In a fiscal year 2014 cost-saving effort, HHS implemented the rate reduction until a review of the actuarial processes behind the cut was conducted. HHS then eliminated the rate reduction and subsequently implemented a one-time 0.6% reimbursement rate increase for fiscal year 2017 to account for the three years of cuts.
“I think this is an unfortunate decision,” Bishop says of the ruling. “CMS has designed the Inpatient Prospective Payment System rates to cover the costs of care for the inpatient Medicare population without any additional margin. When they arbitrarily decide to make a cut to those rates, they are paying hospitals less than the cost of care, according to their own calculations. This is contrary to the intent and mission of Medicare and leaves hospitals with a deficit when caring for Medicare patients that must be covered in other ways.”
The ruling, which has no implications in regards to coding and documentation, deals only with prior payments affected by the reduction, Deighan says. Nor does the lawsuit impact any of the guidelines for applying the Two-Midnight Rule when coding, she adds.
Whether inpatient or outpatient, two midnights or one, short stays are inherently challenging because they require case management, utilization review, and compliance with the various organizations charged with overview such as the Office of Inspector General, Quality Improvement Organizations, MACs, and RACs. On top of that, there’s the possibility of litigation.

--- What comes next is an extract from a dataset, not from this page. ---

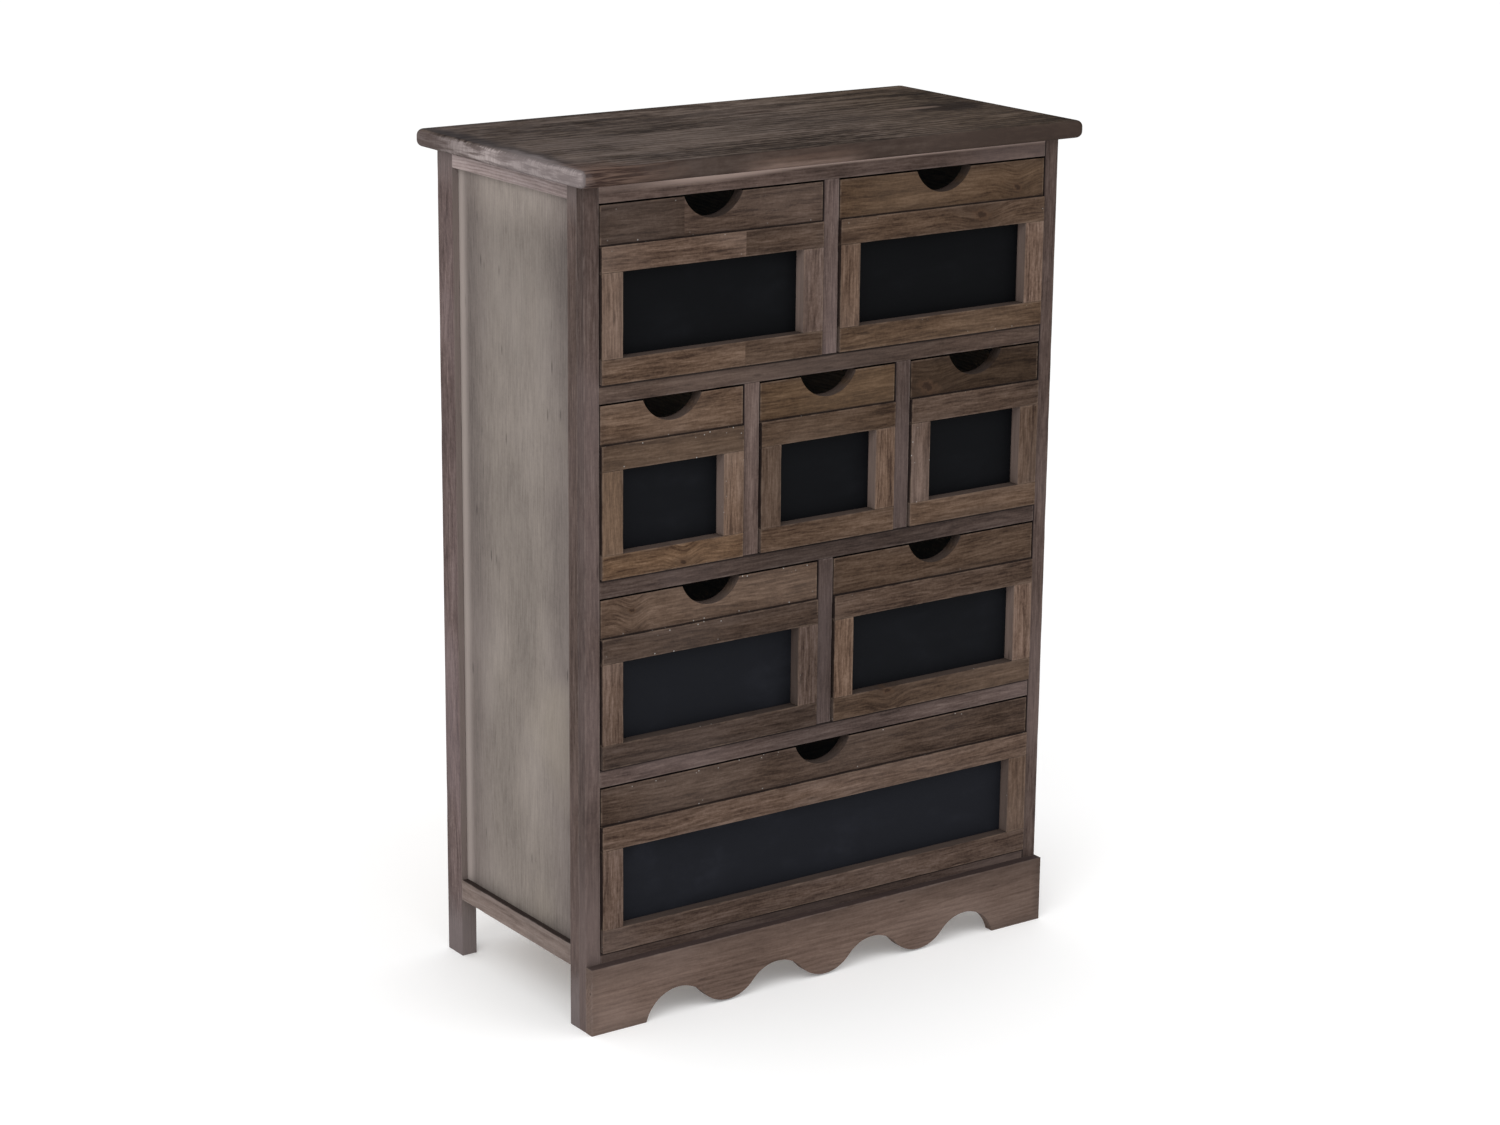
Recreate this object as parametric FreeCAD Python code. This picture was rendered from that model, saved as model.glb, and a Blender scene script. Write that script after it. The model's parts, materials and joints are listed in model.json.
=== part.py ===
import FreeCAD, Part
import math
import os

# Apothecary cabinet: a free-standing carcass with eight drawers in four rows.
# Frame: +Z up, the front looks along -Y, the origin lies on the floor midway
# between the outermost left, right, front and rear points. Millimetres.

# Overall sizes of the carcass
CARCASS_WIDTH = 517.0
CARCASS_DEPTH = 244.0

# Top board
TOP_THICKNESS = 16.0
TOP_UNDERSIDE = 767.0
TOP_SIDE_OVERHANG = 15.5
TOP_FRONT_OVERHANG = 20.0
TOP_REAR_OVERHANG = 15.0
TOP_CORNER_RADIUS = 8.0
TOP_EDGE_RADIUS = 6.0

# Posts, side rails and side panels
POST_WIDTH = 15.5
POST_DEPTH = 26.0
SIDE_TOP_RAIL_HEIGHT = 15.0
SIDE_LOW_RAIL_BOTTOM = 57.0
SIDE_LOW_RAIL_HEIGHT = 20.0
SIDE_PANEL_RECESS = 6.5
SIDE_PANEL_THICKNESS = 5.0
PANEL_GROOVE_DEPTH = 5.0

# Face frame
FACE_FRAME_THICKNESS = 11.0
MID_RAIL_HEIGHT = 16.5
DIVIDER_WIDTH = 17.0
OPENING_HEIGHT = 157.0
TOP_OPENING_TOP = 750.0
DRAWERS_PER_ROW = (2, 3, 2, 1)

# Scalloped apron
APRON_THICKNESS = 10.0
APRON_HEIGHT = 63.5
ARCH_COUNT = 4
ARCH_PITCH = 110.0
ARCH_PEAK = 27.0
LOBE_BOTTOM = 1.8

# Inside of the carcass
SHELF_THICKNESS = 12.0
BACK_PANEL_THICKNESS = 6.0
BACK_REBATE_WIDTH = 8.0
SIDE_GUIDE_HEIGHT = 20.0
BEARER_WIDTH = 12.0
BOTTOM_BEARER_HEIGHT = 12.0
BEARER_CLEARANCE = 3.0

# Drawer fronts
GAP_SIDE = 1.0
GAP_TOP = 1.5
GAP_BOTTOM = 0.5
FRONT_THICKNESS = 12.0
CLOSING_GAP = 0.5
PANEL_FRAME_HEIGHT = 120.0
PANEL_FRAME_PROUD = 3.0
PANEL_TOP_RAIL = 23.0
PANEL_LOW_RAIL = 22.0
PANEL_STILE = 21.5
CHALKBOARD_THICKNESS = 3.0
CHALKBOARD_LAP = 8.0
NOTCH_RADIUS = 33.0
NOTCH_DEPTH = 20.9

# Drawer boxes
BOX_LENGTH = 212.0
BOX_SIDE_HEIGHT = 138.0
BOX_WALL = 10.0
BOX_BOTTOM_THICKNESS = 4.0
BOX_BOTTOM_RAISE = 8.0
BOX_GROOVE_DEPTH = 5.0

# Wood screws that hold the top board on
SCREW_SHANK_RADIUS = 2.25
SCREW_HEAD_RADIUS = 4.5
SCREW_LENGTH = 45.0
SCREW_END_INSET = 40.0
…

“Everyone should be concerned about the Two Midnight Rule,” Deighan says. “It’s not new. It’s not going away. As a coding professional, you have to be a critical thinker to be effective in today’s revenue cycle. So you have to be curious and always learning. Understand how you contribute to achieving compliance with the rule and how you can help your organization be successful.”
— Monique Griffin is a sports, marketing, and content writer who recently earned her CPC-A.